Jabotinsky, by contrast, was fiery and realist. Living in the cauldron of Eastern Europe, where pogroms raged and Jewish blood ran in the streets, he saw no time for patience. “Eliminate the diaspora,” he warned, “or the diaspora will eliminate you.” To him, Jewish sovereignty was not an ideal. It was triage. He preached strength, defense, and urgent aliyah. His critics called him a militarist. History proved him right.
Both men—Herzl with his tailored suits and Jabotinsky with his battle cries—arrived at the same core truth: the diaspora cannot protect the Jewish people forever. Sovereignty is not a theological luxury.
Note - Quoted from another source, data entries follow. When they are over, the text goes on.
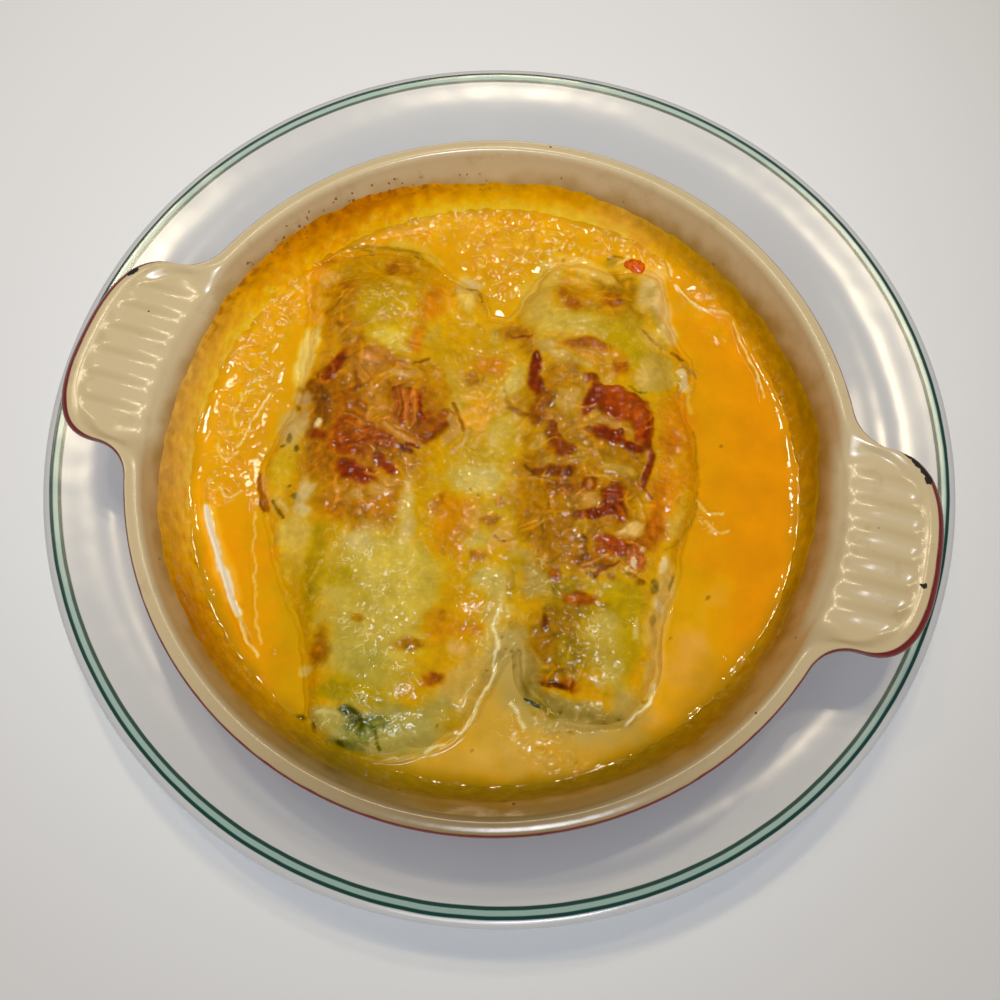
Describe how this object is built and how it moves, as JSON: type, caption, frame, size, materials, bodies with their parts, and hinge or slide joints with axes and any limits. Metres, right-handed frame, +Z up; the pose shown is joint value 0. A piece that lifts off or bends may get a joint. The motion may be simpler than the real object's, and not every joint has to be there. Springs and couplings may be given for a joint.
{
  "type": "cannelloni in a gratin dish on a plate",
  "caption": "Filled pasta rolls under browned melted cheese in cream sauce, baked in a round eared gratin dish that stands on its plate.",
  "frame": {"origin": "on the table, at the middle of the plate's foot", "axes": "+Z up; the gratin dish's two ears lie along X; the far ends of the rolls point to +Y"},
  "size_m": [0.27, 0.27, 0.0503],
  "materials": {
    "porcelain": "white glazed porcelain with two thin dark green rings round a mint band",
    "cream_enamel": "glossy enamel over cast iron, cream inside and dark red outside",
    "cream_sauce": "glossy orange-yellow cream and tomato sauce with an oily film",
    "pasta": "soft cooked pasta sheet, pale yellow-green",
    "spinach_filling": "moist spinach and soft cheese, dark green in grey-white",
    "melted_cheese": "melted cheese, pale yellow-green, browned in patches, oily gloss"
  },
  "bodies": {
    "root": {"plate": "porcelain", "gratin_dish": "cream_enamel", "sauce": "cream_sauce", "pasta_left": "pasta", "filling_left": "spinach_filling", "pasta_right": "pasta", "filling_right": "spinach_filling", "melted_cheese": "melted_cheese"}
  },
  "joints": []
}
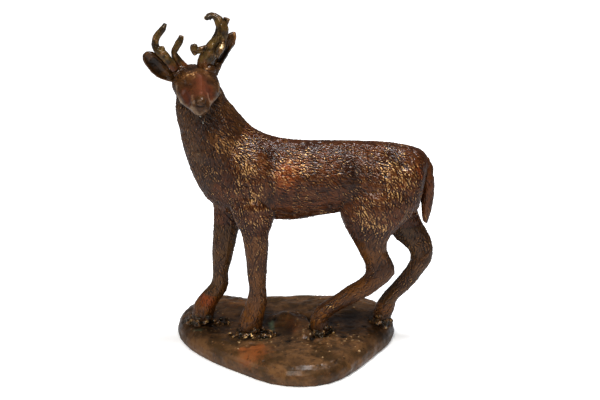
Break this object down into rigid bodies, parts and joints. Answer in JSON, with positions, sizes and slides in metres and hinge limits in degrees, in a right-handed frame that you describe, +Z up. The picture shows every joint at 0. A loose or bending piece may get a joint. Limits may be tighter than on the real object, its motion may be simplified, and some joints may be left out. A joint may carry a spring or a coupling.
{
  "type": "bronze stag statuette",
  "caption": "Cast bronze stag standing on a hollow ground base, head turned aside; hollow castings joined with sleeves, dowels, pins, braze and studs.",
  "frame": {"origin": "middle of the footprint of the whole statuette, on the surface that the base's rim stands on", "axes": "+Z up; the stag's trunk faces -X and its head is turned to look along -Y"},
  "size_m": [0.1939, 0.135, 0.2359],
  "materials": {
    "ground_bronze": "cast bronze, dark olive-brown patina with copper rubs and green specks, semi-gloss wax",
    "body_bronze": "cast bronze, hair texture, chocolate patina rubbed through to gold",
    "head_bronze": "cast bronze, smooth red-brown patina with grey dust in the folds",
    "ear_bronze": "cast bronze, orange-gold rims over near-black hollows",
    "leg_bronze": "cast bronze, brown patina, redder at the pasterns",
    "antler_bronze": "cast bronze, olive-brass patina with bright tips",
    "braze_metal": "rough braze, dark with bright gold flecks",
    "fastener_steel": "dull plated steel"
  },
  "bodies": {
    "root": {"base_shell": "ground_bronze", "braze_pads": "braze_metal", "hoof_studs": "fastener_steel", "stud_washers": "fastener_steel", "stud_nuts": "fastener_steel", "left_fore_hoof": "leg_bronze", "right_fore_hoof": "leg_bronze", "left_hind_hoof": "leg_bronze", "right_hind_hoof": "leg_bronze", "left_foreleg": "leg_bronze", "right_foreleg": "leg_bronze", "left_hind_leg": "leg_bronze", "right_hind_leg": "leg_bronze", "leg_dowels": "fastener_steel", "torso_shell": "body_bronze", "core_plugs": "body_bronze", "tail": "body_bronze", "neck_sleeve": "body_bronze", "neck_shell": "body_bronze", "sleeve_pins": "fastener_steel", "head_sleeve": "body_bronze", "head_casting": "head_bronze", "left_ear": "ear_bronze", "right_ear": "ear_bronze", "left_antler": "antler_bronze", "left_brow_tine": "antler_bronze", "left_front_tine": "antler_bronze", "left_rear_tine": "antler_bronze", "right_antler": "antler_bronze", "right_brow_tine": "antler_bronze", "antler_pins": "fastener_steel"}
  },
  "joints": []
}
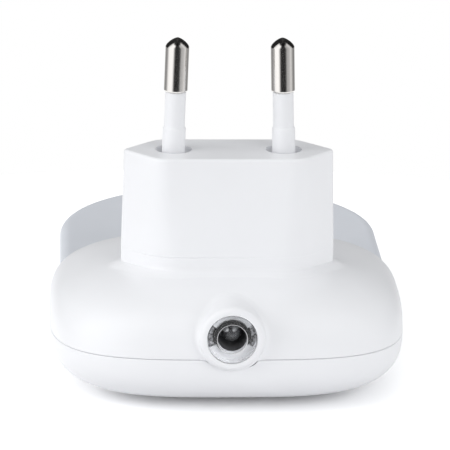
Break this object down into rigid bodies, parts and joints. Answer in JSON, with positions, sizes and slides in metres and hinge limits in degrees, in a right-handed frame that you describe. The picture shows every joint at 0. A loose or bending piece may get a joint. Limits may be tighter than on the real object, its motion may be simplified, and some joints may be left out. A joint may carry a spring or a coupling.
{
  "type": "plug in night light",
  "caption": "Plug in night light with a flat two pin mains plug, a light sensor in a short tube and a rounded translucent diffuser.",
  "frame": {"origin": "on the flat of the front cover, on which the lamp lies, under the middle of the plug", "axes": "+Z out of the plug's face along the contact pins, +Y from the sensor end to the end of the diffuser, +X to the right seen from the sensor end"},
  "size_m": [0.0604, 0.0877, 0.0603],
  "materials": {
    "white_plastic": "satin",
    "diffuser_plastic": "translucent, satin",
    "nickel": "nickel plated, polished",
    "sleeve_plastic": "matt",
    "inner_plastic": "matt",
    "screw_steel": "zinc plated",
    "tag_brass": "plain",
    "brown_insulation": "matt",
    "blue_insulation": "matt",
    "red_insulation": "matt",
    "board_green": "varnished",
    "board_white": "varnished",
    "capacitor_ochre": "gloss",
    "capacitor_sleeve": "satin",
    "black_resin": "matt",
    "resistor_green": "lacquered",
    "resistor_tan": "lacquered",
    "diode_glass": "clear",
    "varistor_blue": "lacquered",
    "black_plastic": "matt",
    "clear_plastic": "clear",
    "sensor_resin": "clear",
    "chip_yellow": "gloss",
    "reflector_white": "matt"
  },
  "bodies": {
    "root": {"rear_housing": "white_plastic", "front_cover": "white_plastic", "diffuser": "diffuser_plastic", "plug_block": "white_plastic", "retainer_plate": "inner_plastic", "retainer_screws": "screw_steel", "pin_left": "nickel", "pin_right": "nickel", "sleeve_left": "sleeve_plastic", "sleeve_right": "sleeve_plastic", "pin_tags": "tag_brass", "live_wire": "brown_insulation", "neutral_wire": "blue_insulation", "driver_board": "board_green", "board_screws": "screw_steel", "film_capacitor": "capacitor_ochre", "smoothing_capacitor": "capacitor_sleeve", "bridge_rectifier": "black_resin", "fusible_resistor": "resistor_green", "bleed_resistor": "resistor_tan", "zener_diode": "diode_glass", "varistor": "varistor_blue", "transistor": "black_resin", "sensor_window": "clear_plastic", "sensor_shroud": "black_plastic", "light_sensor": "sensor_resin", "led_board": "board_white", "led_chips": "chip_yellow", "reflector": "reflector_white", "led_wires": "red_insulation"}
  },
  "joints": []
}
It is a survival imperative.
Their legacy, though shaped by different fears and hopes, leads to one conclusion: Israel must exist because no other place will carry the burden of Jewish safety.
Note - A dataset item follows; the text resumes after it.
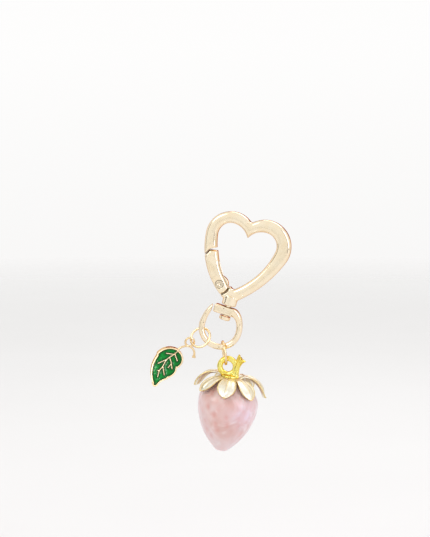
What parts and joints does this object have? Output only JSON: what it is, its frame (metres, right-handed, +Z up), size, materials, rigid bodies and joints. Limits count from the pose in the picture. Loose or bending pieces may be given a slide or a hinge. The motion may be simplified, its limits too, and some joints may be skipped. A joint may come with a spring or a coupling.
{
  "type": "heart clasp keyring charm",
  "caption": "Pale-gold heart-shaped spring-gate clasp with a swivel ring carrying an enamelled leaf charm and a pink resin strawberry charm.",
  "frame": {"origin": "inner top of the heart's left lobe, where the clasp hangs on a strap or hook", "axes": "+Z up, +X to the right across the heart, +Y away from the front through the clasp's thickness"},
  "size_m": [0.0568, 0.0257, 0.0965],
  "materials": {
    "pale_gold": "polished pale-gold plate on zinc casting and iron wire",
    "yellow_gold": "polished lemon-gold plate",
    "cream_gold": "bright cream-gold plate",
    "spring_steel": "bright wire",
    "green_enamel": "glossy soft enamel",
    "pink_resin": "marbled pearly resin",
    "adhesive": "cured clear adhesive"
  },
  "bodies": {
    "carabiner": {"heart_frame": "pale_gold", "gate_pivot_rivet": "pale_gold", "swivel_rivet": "pale_gold", "gate_spring": "spring_steel"},
    "gate": {"gate": "pale_gold"},
    "swivel": {"swivel_ring": "pale_gold"},
    "leaf_link": {"leaf_jump_ring": "pale_gold"},
    "leaf_charm": {"leaf_plate": "pale_gold", "leaf_enamel": "green_enamel"},
    "berry_link": {"berry_jump_ring": "pale_gold"},
    "strawberry": {"berry_hanger": "yellow_gold", "calyx": "cream_gold", "peg_adhesive": "adhesive", "berry": "pink_resin"}
  },
  "joints": [
    {"name": "gate_hinge", "type": "hinge", "parent": "carabiner", "child": "gate", "pos_m": [-0.00519, 0, -0.02441], "axis": [0, 1, 0], "range_deg": [0, 28], "stiffness_Nm_per_rad": 0.03, "springref_deg": -17.19, "deforming": ["gate_spring"]},
    {"name": "swivel_turn", "type": "hinge", "parent": "carabiner", "child": "swivel", "pos_m": [-0.00195, 0, -0.03366], "axis": [0.2924, 0, 0.9563], "continuous": true},
    {"name": "leaf_link_slide", "type": "hinge", "parent": "swivel", "child": "leaf_link", "pos_m": [-0.00506, 0, -0.04212], "axis": [0, 1, 0], "range_deg": [-12, 15]},
    {"name": "leaf_swing", "type": "hinge", "parent": "leaf_link", "child": "leaf_charm", "pos_m": [-0.0132, 0, -0.04616], "axis": [-0.2421, -0.8387, 0.4879], "range_deg": [-40, 18]},
    {"name": "berry_link_swing", "type": "hinge", "parent": "swivel", "child": "berry_link", "pos_m": [-0.0038, 0, -0.04962], "axis": [0.9863, 0, 0.165], "range_deg": [-60, 60]},
    {"name": "strawberry_swing", "type": "hinge", "parent": "berry_link", "child": "strawberry", "pos_m": [-0.00282, 0, -0.05662], "axis": [-0.2419, 0.9703, 0], "range_deg": [-20, 25]}
  ]
}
Zionism Is Not Colonialism. It Is Return
Some claim Zionism is colonialism. That’s not history—it’s inversion. Jews were not sent by empires to conquer. We were escaping empires. We weren’t colonizers—we were the colonized. There was no Britain backing us; in fact, Zionists had to fight the British to gain independence.
Moreover, half of Israel’s Jewish population comes not from Europe, but from Arab and Muslim lands—from Baghdad, Casablanca, and Tehran. They weren’t settlers—they were refugees. They were driven out, and Israel took them in.
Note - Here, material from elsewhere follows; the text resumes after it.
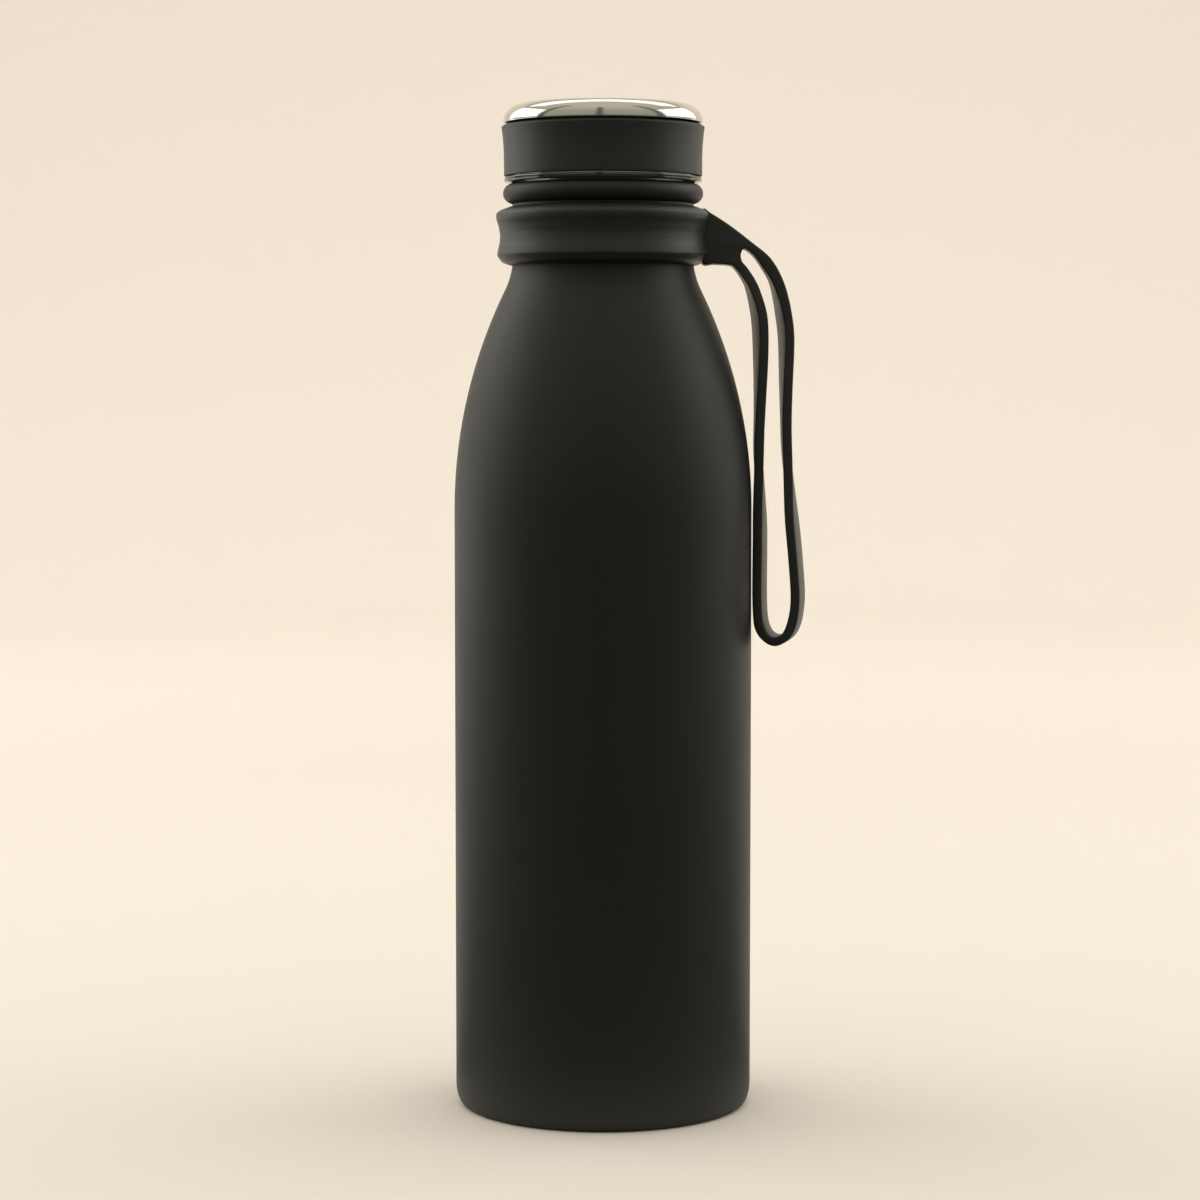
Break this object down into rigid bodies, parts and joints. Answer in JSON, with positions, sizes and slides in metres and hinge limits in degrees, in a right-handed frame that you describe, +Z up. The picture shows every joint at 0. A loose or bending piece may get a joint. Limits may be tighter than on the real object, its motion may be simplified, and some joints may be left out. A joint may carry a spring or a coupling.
{
  "type": "insulated water bottle",
  "caption": "Vacuum-insulated steel water bottle with rounded shoulders, a banded screw lid and a soft neck collar whose flat strap loop hangs at the side.",
  "frame": {"origin": "on the bottle's axis, in the plane that its foot stands on, 1 mm under the centre of the base cover", "axes": "+Z up along the bottle's axis, +X towards the hanging strap loop"},
  "size_m": [0.0866, 0.073, 0.2464],
  "materials": {
    "powder_coat": "matte black powder coat with a fine texture",
    "polished_steel": "polished stainless steel",
    "satin_steel": "satin stainless steel",
    "black_silicone": "matte black silicone",
    "grey_plastic": "moulded dark grey plastic",
    "white_silicone": "off-white silicone",
    "foam": "pale rigid foam",
    "foil": "copper foil",
    "solder_glass": "dark solder glass"
  },
  "bodies": {
    "bottle": {"outer_shell": "powder_coat", "base_cover": "satin_steel", "outer_base": "satin_steel", "vacuum_seal": "solder_glass", "getter": "satin_steel", "inner_vessel": "satin_steel", "foil_wrap": "foil", "neck_finish": "satin_steel"},
    "collar": {"strap_collar": "black_silicone", "strap_knee": "black_silicone"},
    "loop": {"strap_loop": "black_silicone"},
    "seal": {"lid_gasket": "white_silicone"},
    "lid": {"lid_cover": "polished_steel", "grip_band": "black_silicone", "lid_core": "grey_plastic", "lid_foam": "foam", "lid_liner": "satin_steel"}
  },
  "joints": [
    {"name": "collar_swivel", "type": "hinge", "parent": "bottle", "child": "collar", "pos_m": [0, 0, 0.214], "axis": [0, 0, 1], "continuous": true},
    {"name": "strap_lift", "type": "hinge", "parent": "collar", "child": "loop", "pos_m": [0.0345, 0, 0.2085], "axis": [0, -1, 0], "range_deg": [0, 150], "deforming": ["strap_knee"]},
    {"name": "lid_rise", "type": "slide", "parent": "bottle", "child": "seal", "axis": [0, 0, 1], "range_m": [0, 0.036]},
    {"name": "lid_unscrew", "type": "hinge", "parent": "seal", "child": "lid", "pos_m": [0, 0, 0.2367], "axis": [0, 0, 1], "range_deg": [0, 2160]}
  ],
  "couplings": [
    {"joint": "lid_rise", "follows": "lid_unscrew", "m_per_rad": 0.00095493}
  ]
}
Zionism is not colonialism. It is homecoming. It is the story of an ancient people reclaiming sovereignty in their ancestral land, after 2,000 years of exile. It is return—not conquest.
Israel Is Not a Luxury. It Is a Lifeline.
For diaspora Jews, Israel is not just a homeland in theory. It is the reason we can live with confidence. Knowing Israel exists gives psychological and political strength to every Jewish community worldwide. It is a deterrent. It is a voice at the U.N. It is an embassy when we are in trouble. It is a nation that will never look away from us.
We can and must hold Israel accountable to its highest ideals. But let us not confuse critique with abandonment. To doubt Israel’s necessity is to gamble with Jewish survival. And after 2,000 years, we’ve run out of chips.
Conclusion: A Covenant We Must Not Break
Israel is not the end of the Jewish story. But without it, there may be no story left to tell.
Its existence is non-negotiable—not because it is perfect, but because it is ours. Because history has proven, again and again, that when Jews are scattered, we are endangered. And when we are sovereign, we are safe.
For every Jew living in freedom today, Israel is the silent guardian that makes it possible.
Let us defend it. Let us cherish it. Let us never forget that behind the miracle of Jewish sovereignty lies an ocean of Jewish blood.
And may the memory of those who perished for lack of a homeland—those for whom no one came—be for a blessing.